**Problem:**
Extract the listing in its entirety, keeping each line identical to the original.

**Recorded information:**
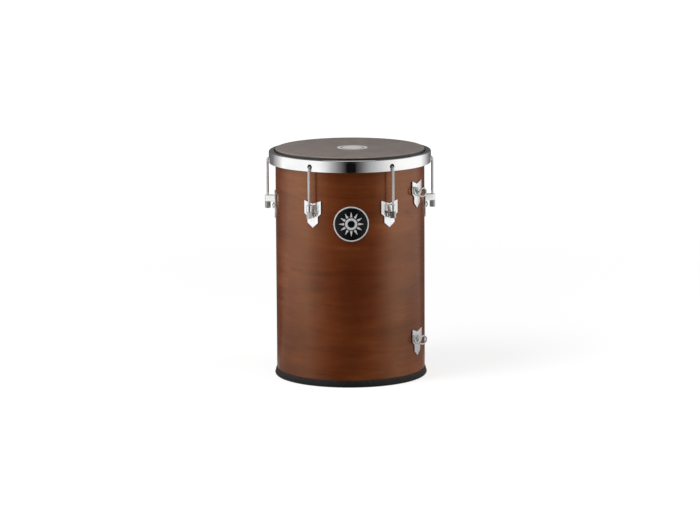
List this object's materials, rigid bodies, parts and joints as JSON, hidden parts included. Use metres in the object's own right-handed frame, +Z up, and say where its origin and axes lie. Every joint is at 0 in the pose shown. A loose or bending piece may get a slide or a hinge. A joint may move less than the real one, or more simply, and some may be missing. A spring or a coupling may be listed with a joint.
{
  "type": "rebolo drum",
  "caption": "Cylindrical wooden hand drum with a rod-tensioned head, chrome hoop and lugs, strap hooks and a rubber base ring.",
  "frame": {"origin": "middle of the underside of the base ring, on the drum's axis", "axes": "+Z up along the drum's axis, -Y to the front with the badge, +X to the right as seen from the front"},
  "size_m": [0.3436, 0.3264, 0.4627],
  "materials": {
    "varnished_wood": "dark red-brown satin varnish, grain running round the shell",
    "black_rubber": "matte black rubber",
    "head_film": "grey-brown leather-like film",
    "aluminium": "plain turned",
    "chrome": "bright chrome plating",
    "zinc_steel": "bright zinc-plated steel",
    "black_enamel": "gloss black"
  },
  "bodies": {
    "drum": {"shell": "varnished_wood", "bottom_ring": "black_rubber", "badge_plate": "chrome", "badge_inlay": "black_enamel", "lug_plate_1": "chrome", "lug_plate_2": "chrome", "lug_plate_3": "chrome", "lug_plate_4": "chrome", "lug_plate_5": "chrome", "lug_plate_6": "chrome", "lug_loop_1": "chrome", "lug_loop_2": "chrome", "lug_loop_3": "chrome", "lug_loop_4": "chrome", "lug_loop_5": "chrome", "lug_loop_6": "chrome", "lug_bolt_1": "chrome", "lug_bolt_2": "chrome", "lug_bolt_3": "chrome", "lug_bolt_4": "chrome", "lug_bolt_5": "chrome", "lug_bolt_6": "chrome", "bolt_nut_1": "zinc_steel", "bolt_nut_2": "zinc_steel", "bolt_nut_3": "zinc_steel", "bolt_nut_4": "zinc_steel", "bolt_nut_5": "zinc_steel", "bolt_nut_6": "zinc_steel", "stud_nut_1": "zinc_steel", "stud_nut_2": "zinc_steel", "stud_nut_3": "zinc_steel", "stud_nut_4": "zinc_steel", "stud_nut_5": "zinc_steel", "stud_nut_6": "zinc_steel", "strap_plate_upper": "chrome", "strap_plate_lower": "chrome", "strap_loop_upper": "chrome", "strap_loop_lower": "chrome", "strap_nut_upper_1": "zinc_steel", "strap_nut_upper_2": "zinc_steel", "strap_nut_lower_1": "zinc_steel", "strap_nut_lower_2": "zinc_steel"},
    "head_assembly": {"drumhead": "head_film", "flesh_hoop": "aluminium", "counter_hoop": "chrome", "tension_hook_1": "zinc_steel", "tension_hook_2": "zinc_steel", "tension_hook_3": "zinc_steel", "tension_hook_4": "zinc_steel", "tension_hook_5": "zinc_steel", "tension_hook_6": "zinc_steel"},
    "nut_1": {"tension_nut_1": "chrome"},
    "nut_2": {"tension_nut_2": "chrome"},
    "nut_3": {"tension_nut_3": "chrome"},
    "nut_4": {"tension_nut_4": "chrome"},
    "nut_5": {"tension_nut_5": "chrome"},
    "nut_6": {"tension_nut_6": "chrome"}
  },
  "joints": [
    {"name": "head_travel", "type": "slide", "parent": "drum", "child": "head_assembly", "axis": [0, 0, 1], "range_m": [0, 0.006]},
    {"name": "nut_1_turn", "type": "hinge", "parent": "drum", "child": "nut_1", "pos_m": [0.083, -0.14376, 0.3408], "axis": [0, 0, 1], "range_deg": [-2160.1, 0]},
    {"name": "nut_2_turn", "type": "hinge", "parent": "drum", "child": "nut_2", "pos_m": [0.166, 0, 0.3408], "axis": [0, 0, 1], "range_deg": [-2160.1, 0]},
    {"name": "nut_3_turn", "type": "hinge", "parent": "drum", "child": "nut_3", "pos_m": [0.083, 0.14376, 0.3408], "axis": [0, 0, 1], "range_deg": [-2160.1, 0]},
    {"name": "nut_4_turn", "type": "hinge", "parent": "drum", "child": "nut_4", "pos_m": [-0.083, 0.14376, 0.3408], "axis": [0, 0, 1], "range_deg": [-2160.1, 0]},
    {"name": "nut_5_turn", "type": "hinge", "parent": "drum", "child": "nut_5", "pos_m": [-0.166, 0, 0.3408], "axis": [0, 0, 1], "range_deg": [-2160.1, 0]},
    {"name": "nut_6_turn", "type": "hinge", "parent": "drum", "child": "nut_6", "pos_m": [-0.083, -0.14376, 0.3408], "axis": [0, 0, 1], "range_deg": [-2160.1, 0]}
  ],
  "couplings": [
    {"joint": "nut_1_turn", "follows": "head_travel", "rad_per_m": -6283.2},
    {"joint": "nut_2_turn", "follows": "head_travel", "rad_per_m": -6283.2},
    {"joint": "nut_3_turn", "follows": "head_travel", "rad_per_m": -6283.2},
    {"joint": "nut_4_turn", "follows": "head_travel", "rad_per_m": -6283.2},
    {"joint": "nut_5_turn", "follows": "head_travel", "rad_per_m": -6283.2},
    {"joint": "nut_6_turn", "follows": "head_travel", "rad_per_m": -6283.2}
  ]
}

**Expected answer:**
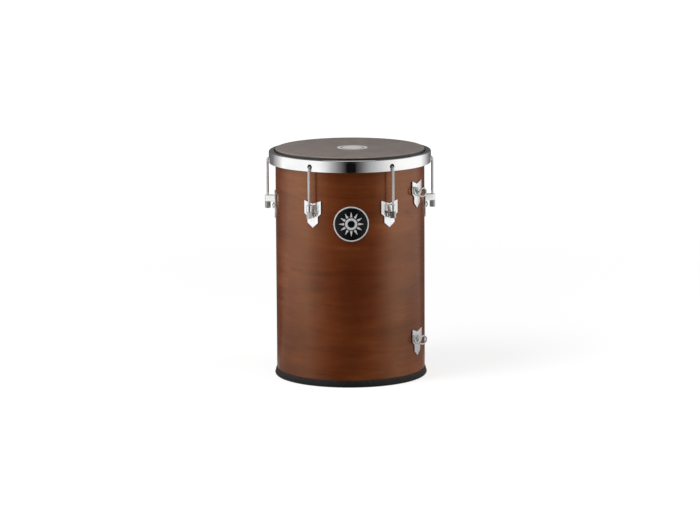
List this object's materials, rigid bodies, parts and joints as JSON, hidden parts included. Use metres in the object's own right-handed frame, +Z up, and say where its origin and axes lie. Every joint is at 0 in the pose shown. A loose or bending piece may get a slide or a hinge. A joint may move less than the real one, or more simply, and some may be missing. A spring or a coupling may be listed with a joint.
{
  "type": "rebolo drum",
  "caption": "Cylindrical wooden hand drum with a rod-tensioned head, chrome hoop and lugs, strap hooks and a rubber base ring.",
  "frame": {"origin": "middle of the underside of the base ring, on the drum's axis", "axes": "+Z up along the drum's axis, -Y to the front with the badge, +X to the right as seen from the front"},
  "size_m": [0.3436, 0.3264, 0.4627],
  "materials": {
    "varnished_wood": "dark red-brown satin varnish, grain running round the shell",
    "black_rubber": "matte black rubber",
    "head_film": "grey-brown leather-like film",
    "aluminium": "plain turned",
    "chrome": "bright chrome plating",
    "zinc_steel": "bright zinc-plated steel",
    "black_enamel": "gloss black"
  },
  "bodies": {
    "drum": {"shell": "varnished_wood", "bottom_ring": "black_rubber", "badge_plate": "chrome", "badge_inlay": "black_enamel", "lug_plate_1": "chrome", "lug_plate_2": "chrome", "lug_plate_3": "chrome", "lug_plate_4": "chrome", "lug_plate_5": "chrome", "lug_plate_6": "chrome", "lug_loop_1": "chrome", "lug_loop_2": "chrome", "lug_loop_3": "chrome", "lug_loop_4": "chrome", "lug_loop_5": "chrome", "lug_loop_6": "chrome", "lug_bolt_1": "chrome", "lug_bolt_2": "chrome", "lug_bolt_3": "chrome", "lug_bolt_4": "chrome", "lug_bolt_5": "chrome", "lug_bolt_6": "chrome", "bolt_nut_1": "zinc_steel", "bolt_nut_2": "zinc_steel", "bolt_nut_3": "zinc_steel", "bolt_nut_4": "zinc_steel", "bolt_nut_5": "zinc_steel", "bolt_nut_6": "zinc_steel", "stud_nut_1": "zinc_steel", "stud_nut_2": "zinc_steel", "stud_nut_3": "zinc_steel", "stud_nut_4": "zinc_steel", "stud_nut_5": "zinc_steel", "stud_nut_6": "zinc_steel", "strap_plate_upper": "chrome", "strap_plate_lower": "chrome", "strap_loop_upper": "chrome", "strap_loop_lower": "chrome", "strap_nut_upper_1": "zinc_steel", "strap_nut_upper_2": "zinc_steel", "strap_nut_lower_1": "zinc_steel", "strap_nut_lower_2": "zinc_steel"},
    "head_assembly": {"drumhead": "head_film", "flesh_hoop": "aluminium", "counter_hoop": "chrome", "tension_hook_1": "zinc_steel", "tension_hook_2": "zinc_steel", "tension_hook_3": "zinc_steel", "tension_hook_4": "zinc_steel", "tension_hook_5": "zinc_steel", "tension_hook_6": "zinc_steel"},
    "nut_1": {"tension_nut_1": "chrome"},
    "nut_2": {"tension_nut_2": "chrome"},
    "nut_3": {"tension_nut_3": "chrome"},
    "nut_4": {"tension_nut_4": "chrome"},
    "nut_5": {"tension_nut_5": "chrome"},
    "nut_6": {"tension_nut_6": "chrome"}
  },
  "joints": [
    {"name": "head_travel", "type": "slide", "parent": "drum", "child": "head_assembly", "axis": [0, 0, 1], "range_m": [0, 0.006]},
    {"name": "nut_1_turn", "type": "hinge", "parent": "drum", "child": "nut_1", "pos_m": [0.083, -0.14376, 0.3408], "axis": [0, 0, 1], "range_deg": [-2160.1, 0]},
    {"name": "nut_2_turn", "type": "hinge", "parent": "drum", "child": "nut_2", "pos_m": [0.166, 0, 0.3408], "axis": [0, 0, 1], "range_deg": [-2160.1, 0]},
    {"name": "nut_3_turn", "type": "hinge", "parent": "drum", "child": "nut_3", "pos_m": [0.083, 0.14376, 0.3408], "axis": [0, 0, 1], "range_deg": [-2160.1, 0]},
    {"name": "nut_4_turn", "type": "hinge", "parent": "drum", "child": "nut_4", "pos_m": [-0.083, 0.14376, 0.3408], "axis": [0, 0, 1], "range_deg": [-2160.1, 0]},
    {"name": "nut_5_turn", "type": "hinge", "parent": "drum", "child": "nut_5", "pos_m": [-0.166, 0, 0.3408], "axis": [0, 0, 1], "range_deg": [-2160.1, 0]},
    {"name": "nut_6_turn", "type": "hinge", "parent": "drum", "child": "nut_6", "pos_m": [-0.083, -0.14376, 0.3408], "axis": [0, 0, 1], "range_deg": [-2160.1, 0]}
  ],
  "couplings": [
    {"joint": "nut_1_turn", "follows": "head_travel", "rad_per_m": -6283.2},
    {"joint": "nut_2_turn", "follows": "head_travel", "rad_per_m": -6283.2},
    {"joint": "nut_3_turn", "follows": "head_travel", "rad_per_m": -6283.2},
    {"joint": "nut_4_turn", "follows": "head_travel", "rad_per_m": -6283.2},
    {"joint": "nut_5_turn", "follows": "head_travel", "rad_per_m": -6283.2},
    {"joint": "nut_6_turn", "follows": "head_travel", "rad_per_m": -6283.2}
  ]
}